Bien sûr, je ne vais pas raconter par le menu dans l’ordre chronologique l’ensemble des rendez-vous prévus dans le cadre de ce voyage d’étude. Tous sont intéressants, chacun pour des raisons différentes. Celui que j’ai envie de partager avec vous ce soir, c’est plus qu’un rendez-vous, c’est une vraie rencontre, deux heures exceptionnelles chez Bob Stein, dans sa maison de Brooklyn, où il nous a merveilleusement accueillis. Je croyais bien connaître son parcours, et je l’avais déjà entendu à Paris il y a quelques mois. Mais Bob Stein n’est pas de ceux qui vont d’une table ronde à une conférence en répétant en boucle un message qui varie à peine d’une fois sur l’autre. Il expose avec une telle conviction, et une telle précision, une vision de l’avenir du livre construite sur un travail de recherche, d’expérimentations, d’écoute, et de réflexion, que chaque rencontre est un moment de grande qualité. Il nous a raconté la manière dont il est passé des recherches centrées sur les œuvres et les nouveaux moyens d’expression mis à la disposition des auteurs (l’époque du multimédia où il fut l’un des grands innovateurs), à une approche centrée sur le passage d’une lecture individuelle à des lectures collectives, collaboratives, illustré par les développements autour de CommentPress, et l’ensemble des expérimentations menées autour de cette idée : « A book is a place ».

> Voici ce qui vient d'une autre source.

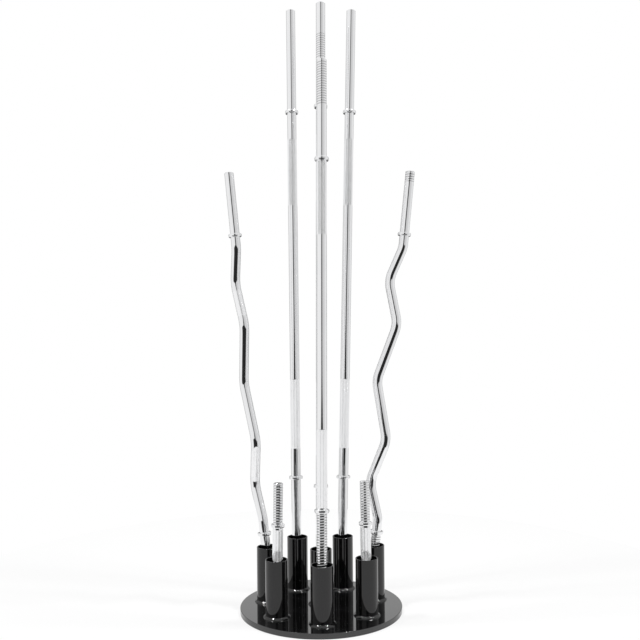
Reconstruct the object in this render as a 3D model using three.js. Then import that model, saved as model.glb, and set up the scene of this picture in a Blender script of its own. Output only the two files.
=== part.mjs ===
// A barbell storage rack, loaded: a round steel plate carries eight open tubes, one in the middle and
// seven on a ring round it, and each tube holds one chromed steel bar standing on its end.
// Sizes are in millimetres, with +Z up. The origin is the centre of the plate's underside, and the
// front of the rack, where one tube of the ring stands, faces -Y.

import * as THREE from 'three';

// Base plate: a disc cut from thick sheet, with its two edges broken by a chamfer.
const PLATE_DIAMETER = 448;
const PLATE_THICKNESS = 15;
const PLATE_CHAMFER = 1.5;

// Tubes: plain round pipe, open at the top, standing on the plate.
const TUBE_DIAMETER = 60;
const TUBE_WALL = 3;
const TUBE_HEIGHT = 153;
const RING_RADIUS = 153.5;

// Weld beads: a fillet round the foot of each tube, its face crowned a little.
const WELD_LEG = 7;
const WELD_CROWN = 0.8;

// The gap that a piece keeps to what it stands on, leans on or is pressed on.
const SEAT_GAP = 0.3;

// Straight bars: three long ones and a shorter one in the front tube.
const LONG_BAR_LENGTH = 1750;
const LONG_BAR_SLEEVE = 321;
const SHORT_BAR_LENGTH = 1524;
const SHORT_BAR_SLEEVE = 286;
const STRAIGHT_BAR_DIAMETER = 28;

// Curl bars: a rod bent to a zigzag in one plane. The zigzag starts at a shoulder, a setback in from
// each collar's middle. The other bends lie at shares of the way from the bar's middle to a
// shoulder, along the line of the sleeves, and each is set off that line by its offset.
const CURL_BAR_LENGTH = 1225;
const CURL_BAR_SLEEVE = 185;
const CURL_BAR_DIAMETER = 27;
const CURL_BEND_RADIUS = 80;
const CURL_SHOULDER_SETBACK = 38.5;
const CURL_OUTER_PEAK_SHARE = 0.748;
const CURL_OUTER_PEAK_OFFSET = 33;
const CURL_VALLEY_SHARE = 0.427;
const CURL_VALLEY_OFFSET = -4.5;
const CURL_MIDDLE_PEAK_OFFSET = 41;

// Dumbbell bars: a short grip between two thinner threaded ends.
const DUMBBELL_BAR_LENGTH = 352;
const DUMBBELL_BAR_SLEEVE = 113;
const DUMBBELL_GRIP_DIAMETER = 28;
const DUMBBELL_END_DIAMETER = 25.4;

// The chamfer on the ends of every bar.
const BAR_END_CHAMFER = 1.5;

// Stop collars: one ring at the inner end of each sleeve, which keeps the weights off the grip.
const COLLAR_WIDTH = 10;
const COLLAR_CHAMFER = 1.5;
const STRAIGHT_BAR_COLLAR_DIAMETER = 40;
const CURL_BAR_COLLAR_DIAMETER = 38;
const DUMBBELL_COLLAR_DIAMETER = 36;

// How many flat sides stand for a round one.
const PLATE_SIDES = 96;
const TUBE_SIDES = 36;
const BAR_SIDES = 20;
const BEND_STEPS = 4;

const UP = new THREE.Vector3(0, 0, 1);
const PLATE_RADIUS = PLATE_DIAMETER / 2;
const TUBE_RADIUS = TUBE_DIAMETER / 2;
const BORE_RADIUS = TUBE_RADIUS - TUBE_WALL;
const RING_PLACES = ['front', 'front_left', 'left', 'back_left', 'back_right', 'right', 'front_right'];
const FRONT_AZIMUTH = -90;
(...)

Il était particulièrement intéressant de l’entendre évoquer ces expériences de lectures collectives asynchrones que permet le livre situé « dans le nuage », et évoquer également le fait que la réussite de ces expérimentations dépend en grande partie de l’engagement des auteurs, de ceux des auteurs qui acceptent d’être lus non seulement comme il est de coutume une fois que leur travail d’écriture est terminé, mais aussi pendant que le travail est en cours, écrivant en quelque sorte à ciel ouvert, partageant avec leurs lecteurs le moment de l’élaboration, ses lectures, ses échanges, ses tâtonnements. Pour lui, il faudra du temps pour que ces pratiques deviennent courantes, comme il a fallu du temps, après l’invention de l’imprimerie pour que se stabilisent les formes littéraires et les formes de publication qui ont cours aujourd’hui. Son credo : redéfinir le « contenu », pour qu’il puisse inclure les conversations qui se développent autour. Les maisons d’édition qui réussiront dans un monde numérique seront celles, nous dit-il, qui auront su développer leur capacité à animer des communautés de lecteurs. Bob Stein voit l’iPad d’un très bon œil, trouvant à ce terminal de lecture les qualités nécessaires à ce développement de la lecture sociale. Il rappelle comment, il y a 18 ans, il passait pour un grand original lorsqu’il expliquait qu’il était possible de lire sur un écran, en cliquant pour tourner la page, et s’attend à ce qu’il soit nécessaire qu’un certain temps, peut-être moins long que ces 18 ans, se déroule avant que les idées qu’il expose aujourd’hui sur l’évolution de la lecture s’inscrivent dans une réalité qui dépasse le stade expérimental.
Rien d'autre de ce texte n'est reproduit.